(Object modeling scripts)
'''
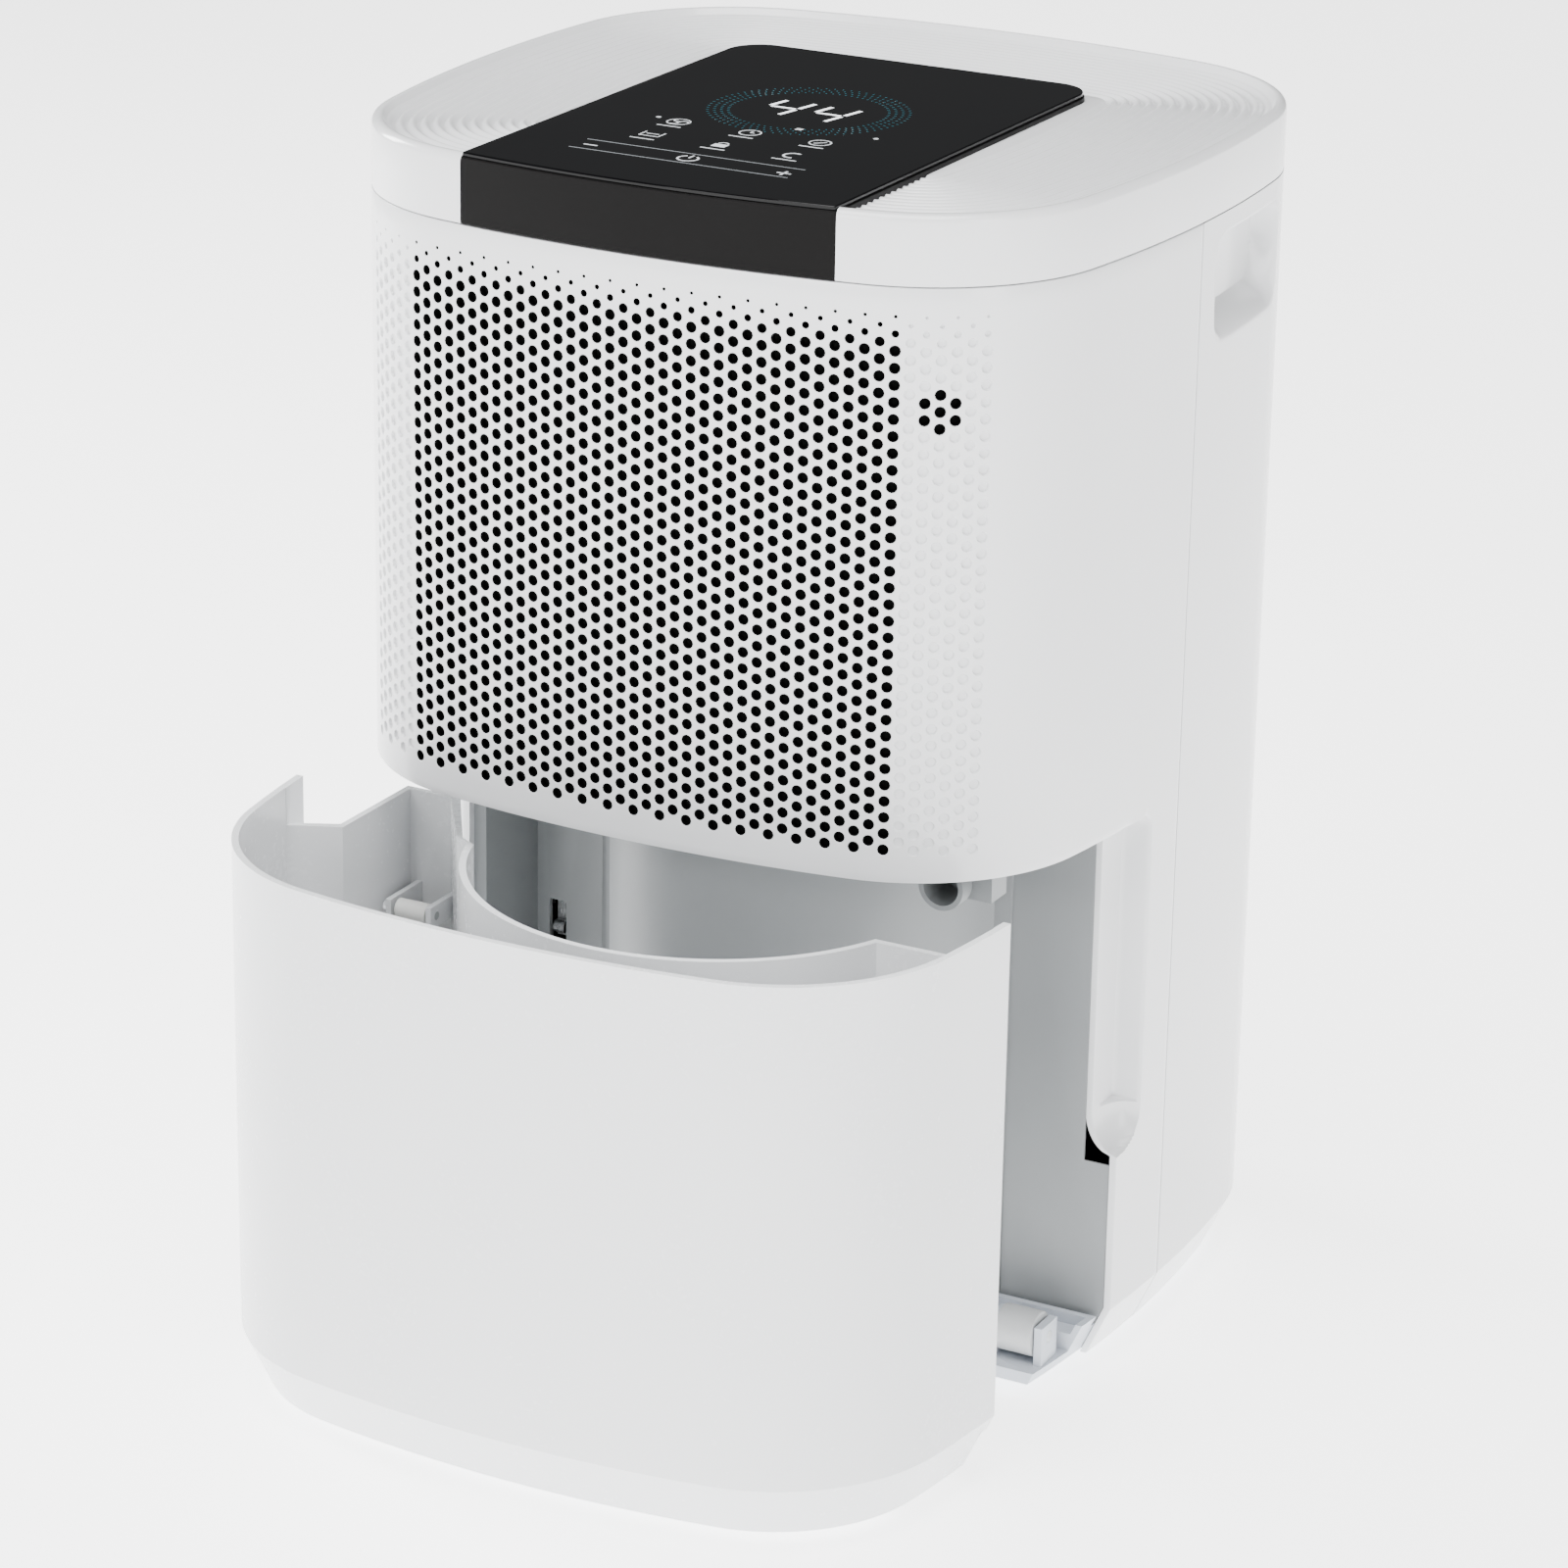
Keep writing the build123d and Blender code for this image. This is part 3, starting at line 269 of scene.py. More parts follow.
@dataclass(frozen=True)
class Finish:
    """A finish: two close colours mixed by a broad mottle, and a fine relief.

    Sizes are in millimetres; tone_size is the width of a patch of tone, and grain_size
    that of the relief's grain.
    """

    name: str
    colour: str
    shade: str
    roughness: Pair = (0.3, 0.4)
    tone_size: float = 35.0
    grain_size: float = 0.8
    relief: float = 0.01
    metallic: float = 0.0
    coat: float = 0.0
    ior: float = 1.5
    specular: float = 0.5
    glow: float = 0.0
    pattern: Pattern = Pattern.GRAIN

    def material(self) -> Material:
        """The finish as a material, made on first use.

        Returns:
            The Blender material.
        """
        found = bpy.data.materials.get(self.name)
        if found is not None:
            return found
        made = bpy.data.materials.new(self.name)
        made.use_nodes = True
        tree = made.node_tree
        tree.nodes.clear()
        place = add_node(tree, "ShaderNodeTexCoord", {}).outputs["Object"]
        tone = add_node(
            tree,
            "ShaderNodeTexNoise",
            {"Vector": place, "Scale": 1 / (self.tone_size * MM), "Detail": 3.0},
        ).outputs["Fac"]
        grain = self._grain(tree, place)
        colour = add_node(
            tree,
            "ShaderNodeMix",
            {"Factor": tone, "6": linear(self.colour), "7": linear(self.shade)},
            data_type="RGBA",
        )
        both = add_node(tree, "ShaderNodeMath", {"0": tone, "1": grain}, operation="ADD")
        rough = add_node(
            tree,
            "ShaderNodeMapRange",
            {
                "Value": both.outputs[0],
                "From Min": 0.6,
                "From Max": 1.4,
                "To Min": self.roughness[0],
                "To Max": self.roughness[1],
            },
        )
        bump = add_node(
            tree,
            "ShaderNodeBump",
            {"Height": grain, "Strength": 1.0, "Distance": self.relief * MM},
        )
        values: dict[str, Any] = {
            "Base Color": colour.outputs[2],
            "Roughness": rough.outputs[0],
            "Normal": bump.outputs[0],
            "Metallic": self.metallic,
            "Specular IOR Level": self.specular,
        }
        if self.metallic < 0.5:
            values["IOR"] = self.ior
        if self.coat > 0:
            values["Coat Weight"] = self.coat
            values["Coat Roughness"] = 0.06
        if self.glow > 0:
            values["Emission Color"] = linear(self.colour)
            values["Emission Strength"] = self.glow
        shader = add_node(tree, "ShaderNodeBsdfPrincipled", values)
        add_node(tree, "ShaderNodeOutputMaterial", {"Surface": shader.outputs[0]})
        return made

    def _grain(self, tree: NodeTree, place: NodeSocket) -> NodeSocket:
        """Adds the fine relief.

        Args:
            tree: Node tree of the material.
            place: Object coordinates.

        Returns:
            Socket with the relief's height, 0 to 1.
        """
        scale = 1 / (self.grain_size * MM)
        if self.pattern is Pattern.WOVEN:
            waves = [
                add_node(
                    tree,
                    "ShaderNodeTexWave",
                    {"Vector": place, "Scale": scale / 6.3, "Distortion": 0.0},
                    bands_direction=axis,
                ).outputs["Fac"]
                for axis in ("X", "Z")
            ]
            mixed = add_node(
                tree, "ShaderNodeMath", {"0": waves[0], "1": waves[1]}, operation="MAXIMUM"
            )
            return mixed.outputs[0]
        if self.pattern is Pattern.BRUSHED:
            place = add_node(
                tree, "ShaderNodeMapping", {"Vector": place, "Scale": (1.0, 1.0, 0.06)}
            ).outputs[0]
        return add_node(
            tree, "ShaderNodeTexNoise", {"Vector": place, "Scale": scale, "Detail": 2.0}
        ).outputs["Fac"]


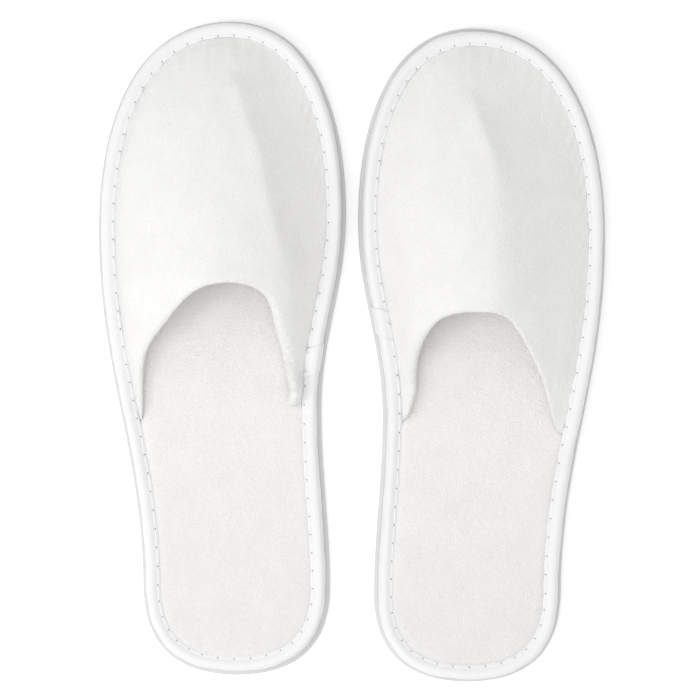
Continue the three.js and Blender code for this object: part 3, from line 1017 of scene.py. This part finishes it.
def upper_skin(sole, rows, columns):
    """The upper's outer face from the seam's fold to the mouth, and its outward directions.

    Rows run along the seam. Each row's points lie in plan on a line from the seam to the mouth,
    closer together near the seam, at the arch's height, with small puckers from the stitches. Near
    the mouth it is lifted where it would leave no room for the lip above the insole.
    """
    seam, out, places = seam_line(sole, rows)
    mouth = mouth_line(sole, rows)
    ease = np.linspace(0, 1, columns) ** 1.6
    plan = seam[:, None, :] + (mouth - seam)[:, None, :] * ease[None, :, None]
    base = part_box(f"{sole.name}_binding_tape")[1].z - tape_thickness - 0.0003
    rise = arch_height(sole, plan[..., 0], plan[..., 1])
    short = (2 * lip_radii(sole, rows) - lip_room - rise[:, -1]) / lift_ease
    rise += lift_ease * np.logaddexp(0, short)[:, None] * ease[None, :] ** 1.5
    away = np.linalg.norm(plan - seam[:, None, :], axis=2)
    run = (places / edge_steps * sole.length)[:, None]
    gather = np.cos(run * math.tau / stitch_pitch + 0.8 * np.sin(run * 90))
    toe_share = np.sin(np.linspace(0, 1, rows) * math.pi)[:, None] ** 2
    pucker = seam_pucker * toe_share * gather * (away / pucker_reach) * np.exp(1 - away / pucker_reach)
    from_end = np.minimum(np.arange(rows), rows - 1 - np.arange(rows)) / rows * 0.2
    base = base - wing_drop * np.clip(1 - from_end / 0.008, 0, 1)[:, None] ** 2
    points = np.dstack([plan, base + rise + pucker])
    lie = upper_lie * ripple(points, 71 + sole.side, 9, 0.110, 0.030)
    points[..., 2] += lie * np.clip(away / 0.020, 0, 1)
    return points, out


def smoothed(rows, reach):
    """Rows averaged with their neighbours under a bell curve."""
    bell = np.exp(-((np.arange(-reach, reach + 1) / reach * 2) ** 2))
    bell /= bell.sum()
    padded = np.concatenate([rows[:1].repeat(reach, 0), rows, rows[-1:].repeat(reach, 0)])
    return sum(weight * padded[k : k + len(rows)] for k, weight in enumerate(bell))


def upwards(vectors):
    """Vectors divided by their lengths, and turned over where they point down."""
    return unit(vectors) * np.where(vectors[..., 2:] < 0, -1, 1)


class Laminate:
    """The sheets of one upper: its skin from under the binding to the mouth, and what lies under.

    The stack of layers is pressed thin in the seam, springs to its full depth beyond it, and is
    drawn in again to fit inside the lip. No layer sinks into the insole's cover. At the mouth,
    `ahead` points on past the edge and `over` up out of it.
    """

    def __init__(self, sole, rows, columns):
        self.sole = sole
        skin, out = upper_skin(sole, rows, columns)
        normal = upwards(np.cross(np.gradient(skin, axis=0), np.gradient(skin, axis=1)))
        outwards = np.insert(out, 2, 0, axis=1)
        up = np.array([0, 0, 1.0])
        blend = np.clip(np.linspace(0, columns / 6, columns), 0, 1)[None, :, None]
        normal = unit(normal * blend + unit(outwards + up)[:, None, :] * (1 - blend))
        places = np.linspace(insole_inset + 0.0003, fold_inset, margin_columns, endpoint=False)
        margin = np.stack([skin[:, 0] + outwards * (fold_inset - at) for at in places], axis=1)
        self.skin = np.concatenate([margin, skin], axis=1)
        self.normal = np.concatenate([np.broadcast_to(up, margin.shape), normal], axis=1)
        free = np.clip(np.linspace(0, columns / 14, columns), 0, 1)
        self.spring = np.concatenate([np.zeros(margin_columns), free])[None, :]
        self.radius = lip_radii(sole, rows)
        self.spread = resampled(UPPERS[sole.name]["lip_spread"], rows)
        to_mouth = np.linalg.norm((self.skin - self.skin[:, -1:])[..., :2], axis=2)
        room = np.minimum(1, (2 * self.radius - hem_thickness - 0.0001) / stack_depth)[:, None]
        self.draw_in = 1 + (room - 1) * np.clip(1 - to_mouth / 0.014, 0, 1) ** 0.7
        self.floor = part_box(f"{sole.name}_insole_cover")[1].z + floor_gap
        self.edge = self.skin[:, -1]
        along = unit(np.gradient(self.edge, axis=0))
        square = lambda way: unit(way - along * (way * along).sum(axis=1, keepdims=True))
        self.ahead = square(smoothed(square(self.edge - self.skin[:, -4]), 6))
        self.over = upwards(np.cross(self.ahead, along))

    def sheet(self, sewn, free, level=0):
        """The skin sunk by a depth that differs between the seam and the open stretch, but kept
        above the insole, by a step for each layer below."""
        sunk = (sewn + (free - sewn) * self.spring) * self.draw_in
        points = self.skin - self.normal * sunk[..., None]
        lowest = self.floor + layer_step * (4 - level)
        points[:, margin_columns:, 2] = np.maximum(points[:, margin_columns:, 2], lowest)
        return points

    def half_turn(self, inwards, fuzz=0.0):
        """The lip: half a circle, or a wider half ellipse, round a line under the mouth's edge."""
        turn = np.linspace(0, math.pi, lip_columns + 1)[1:][None, :, None]
        rough = np.random.default_rng(17).normal(0, fuzz, (len(self.radius), lip_columns, 1))
        radius = np.maximum(self.radius[:, None, None] - inwards, 0.0002) + rough
        centre = (self.edge - self.over * self.radius[:, None])[:, None, :]
        ahead = self.ahead * self.spread[:, None]
        ring = ahead[:, None, :] * np.sin(turn) + self.over[:, None, :] * np.cos(turn)
        points = centre + ring * radius
        points[..., 2] = np.maximum(points[..., 2], self.floor)
        return points

    def flap(self, depth, level):
        """A strip that goes back from the lip's end, at a depth inside it, to a rounded edge."""
        across = np.linalg.norm((self.edge - self.skin[:, margin_columns])[:, :2], axis=1)
        width = np.minimum(hem_width, 0.6 * across)[:, None, None]
        back = np.linspace(0.02, 1, 14)[None, :, None]
        ends = 0.5 * hem_thickness * (1 - np.clip((1 - back) / 0.16, 0, 1) ** 0.5)
        sunk = 2 * self.radius[:, None, None] - depth + np.where(depth > 0, ends, -ends)
        edge = self.edge[:, None, :]
        points = edge - self.ahead[:, None, :] * width * back - self.over[:, None, :] * sunk
        points[..., 2] = np.maximum(points[..., 2], self.floor + 0.0001 * level)
        return points


def shell_mesh(cloth):
    """The velour: over the toe, then round the lip in a half turn."""
    outer = np.concatenate([cloth.sheet(0, 0), cloth.half_turn(0, lip_fuzz)], axis=1)
    inner = cloth.sheet(0.0006, shell_thickness, 1)
    inner = np.concatenate([inner, cloth.half_turn(shell_thickness)], axis=1)
    return wall_mesh(outer, inner)


def layer_between(cloth, sewn, free, level):
    """An inner layer, between two depths under the skin."""
    outer = cloth.sheet(sewn[0], free[0], level)
    return wall_mesh(outer, cloth.sheet(sewn[1], free[1], level + 1))


def hem_mesh(cloth):
    """The turned-in flap, which goes on from the lip inside the mouth."""
    return wall_mesh(cloth.flap(hem_thickness, 2), cloth.flap(0.0, 0))


def vamp_size(cloth, trim=0.0):
    """Width and length of the flat piece an upper is cut to, and its area, over the arch's skin.

    The width is the run across at the mouth's tip, from under the binding on one side to the
    other. The length is the run from the toe to the tip, and on down to the wings' ends.
    """
    sole = cloth.sole
    tip = sole.heel + UPPERS[sole.name]["tip"]
    inner, outer = sole.sides(tip, fold_inset)
    x = np.linspace(inner, outer, 400)
    across = np.hypot(np.diff(x), np.diff(arch_height(sole, x, np.full(400, tip)))).sum()
    y = np.linspace(tip, sole.toe - fold_inset, 400)
    middle = sole.across(0.5, y)
    along = np.hypot(np.diff(y), np.diff(arch_height(sole, middle, y))).sum()
    margin = fold_inset - insole_inset
    wings = tip - sole.heel - min(wing_at[sole.name])
    area = area_of(cloth.sheet(0, 0))
    if trim:
        area += area_of(cloth.half_turn(0)) + area_of(cloth.flap(0.0, 0))
    return (float(across + 2 * margin), float(along + margin + wings + trim)), area


def tricot():
    """Smooth knitted lining, with fine wales along it."""
    made, wire = material("lining", 0.7, 0.25)
    where = wire.places()
    wales = wire.node(
        "ShaderNodeTexWave", {"bands_direction": "X"}, {"Vector": where, "Scale": 420.0}, "Fac"
    )
    colour = wire.tint(wire.noise(where, 200.0), (0.91, 0.905, 0.90, 1), (0.945, 0.94, 0.935, 1))
    return finish_with(made, colour, wire.relief(wales, 0.00008, 0.5))


shell_finish = velour(
    "upper_velour", light=(0.912, 0.905, 0.899, 1), shade=(0.858, 0.850, 0.843, 1),
    nap_scale=1150.0, nap_height=0.0006, strokes=0.55,
)
lining_finish = tricot()
for sole in SOLES:
    fine = Laminate(sole, 420, 84)
    plain = Laminate(sole, 200, 60)
    shell = shell_mesh(fine)
    shell = sewn_piece(sole, "velour_shell", "upper_shell", shell, shell_finish)
    foam = layer_between(plain, *foam_depths, 2)
    foam = sewn_piece(sole, "laminate_foam", "upper_foam", foam, foam_finish)
    lining = layer_between(plain, *lining_depths, 3)
    lining = sewn_piece(sole, "tricot_lining", "upper_lining", lining, lining_finish)
    hem = sewn_piece(sole, "turned_hem", "mouth_hem", hem_mesh(fine), shell_finish)
    size, area = vamp_size(plain, hem_width)
    size, area = vamp_size(plain)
'''
Exactly the lines from the line containing "Continue the three.js" to the line containing "plan = seam[:, None, :]", both included, are to be set down; no other line belongs in the answer.

Continue the three.js and Blender code for this object: part 3, from line 1017 of scene.py. This part finishes it.
def upper_skin(sole, rows, columns):
    """The upper's outer face from the seam's fold to the mouth, and its outward directions.

    Rows run along the seam. Each row's points lie in plan on a line from the seam to the mouth,
    closer together near the seam, at the arch's height, with small puckers from the stitches. Near
    the mouth it is lifted where it would leave no room for the lip above the insole.
    """
    seam, out, places = seam_line(sole, rows)
    mouth = mouth_line(sole, rows)
    ease = np.linspace(0, 1, columns) ** 1.6
    plan = seam[:, None, :] + (mouth - seam)[:, None, :] * ease[None, :, None]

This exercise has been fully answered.